For Gnumeric that leaves the questions:

1. Should we do the substitution in NFD form [decomposed] or in
   NFC form [composed]?  Right now we do NFD.

   This comes down to this: should s/e/a/ change "é" to "á"?  There
   are perfectly good reasons either way.

2. Should we leave the result in NFD, NFC, or whatever comes out when
   we do the substitution?  Right now we do the whatever form.

   Right now we potentially leave a mess of forms.  That isn't supposed
   to matter, but leaving a normalized form if there is a substitution
   feels like a better way.  NFC, in light of this bug, is probably the
   result closest to what entry of text in a cell would yield.
Comment 10 Andreas J. Guelzow 2012-04-05 19:16:52 UTC
re 1: Since there are perfectly good reasons to do it either way, I think we may just want to have an option...

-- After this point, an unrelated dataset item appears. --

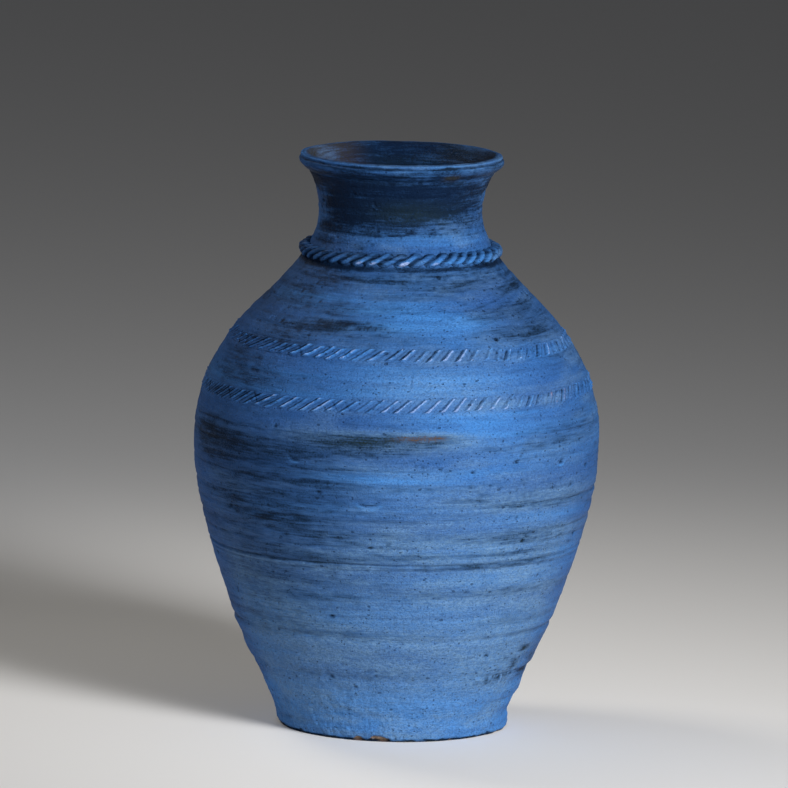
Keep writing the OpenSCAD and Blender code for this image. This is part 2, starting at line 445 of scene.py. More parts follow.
def add_piece(name, grid, paint, node, material, ends=None):
    """Build one closed piece from a grid of points and its paint values."""
    rows, cols = grid.shape[:2]
    points = grid.reshape(-1, 3)
    colours = paint.reshape(-1, 4)
    faces = quads(rows, cols, ends is None)
    fans = np.zeros((0, 3), int)
    if ends is not None:
        first = len(points)
        points = np.vstack([points, ends])
        colours = np.vstack([colours, colours[0], colours[-1]])
        j = np.arange(cols)
        k = (j + 1) % cols
        last = (rows - 1) * cols
        low = np.stack([np.full(cols, first), k, j], -1)
        high = np.stack([np.full(cols, first + 1), last + j, last + k], -1)
        fans = np.vstack([low, high])
    held = volume(points, faces) + volume(points, fans)
    if held < 0:
        faces, fans = faces[:, ::-1], fans[:, ::-1]
    mesh = bpy.data.meshes.new(name)
    corners = np.r_[faces.ravel(), fans.ravel()]
    starts = np.r_[4 * np.arange(len(faces)), 4 * len(faces) + 3 * np.arange(len(fans))]
    mesh.vertices.add(len(points))
    mesh.vertices.foreach_set("co", points.ravel())
    mesh.loops.add(len(corners))
    mesh.loops.foreach_set("vertex_index", corners)
    mesh.polygons.add(len(starts))
    mesh.polygons.foreach_set("loop_start", starts)
    mesh.update(calc_edges=True)
    mesh.validate()
    mesh.polygons.foreach_set("use_smooth", np.ones(len(starts), bool))
    mesh.set_sharp_from_angle(angle=np.radians(62))
    layer = mesh.attributes.new("paint", "FLOAT_COLOR", "POINT")
    layer.data.foreach_set("color", colours.astype(np.float32).ravel())
    mesh.materials.append(material)
    piece = bpy.data.objects.new(name, mesh)
    bpy.context.scene.collection.objects.link(piece)
    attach(piece, "root")
    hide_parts(node)
    print(f"{name}: {2 * len(faces) + len(fans)} triangles, {abs(held) * 1e6:.0f} ml of clay")
    return piece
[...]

In German for example ä is usually considered a different letter than a. On the other hand many accents are considered just modifications...

re 2: We should probably avoid changing the format, but what are we doing for things such as strlen. STRLEN counts characters so the answer would depend on the representation and may change with normalization.
Comment 11 Morten Welinder 2012-04-06 15:57:34 UTC
We could have an option (suitably hidden on the "advanced" tab), but
I suspect it may be overkill for a spreadsheet.

Re 2: once we have normalized (regardless of how) there is no going back.
That means STRLEN will change after substitution.  Too bad, I think.
However, STRLEN is a good reason for returning the result in NFC.

I notice another problem: we don't normalize the search text.  It should
be subjected to the same normalization as the subject text.
Comment 12 Morten Welinder 2012-04-06 19:10:18 UTC
This problem has been fixed in the development version. The fix will be available in the next major software release. Thank you for your bug report.

We now normalize to NFC after search/replace changes a cell.
Comment 13 Andreas J. Guelzow 2012-04-06 19:40:55 UTC
Perhaps I am not looking at the right place, but it looks to me that all of these normalizations act only on the string content without adjusting any existing pango attribute lists. THis could be the cause for bug #673663.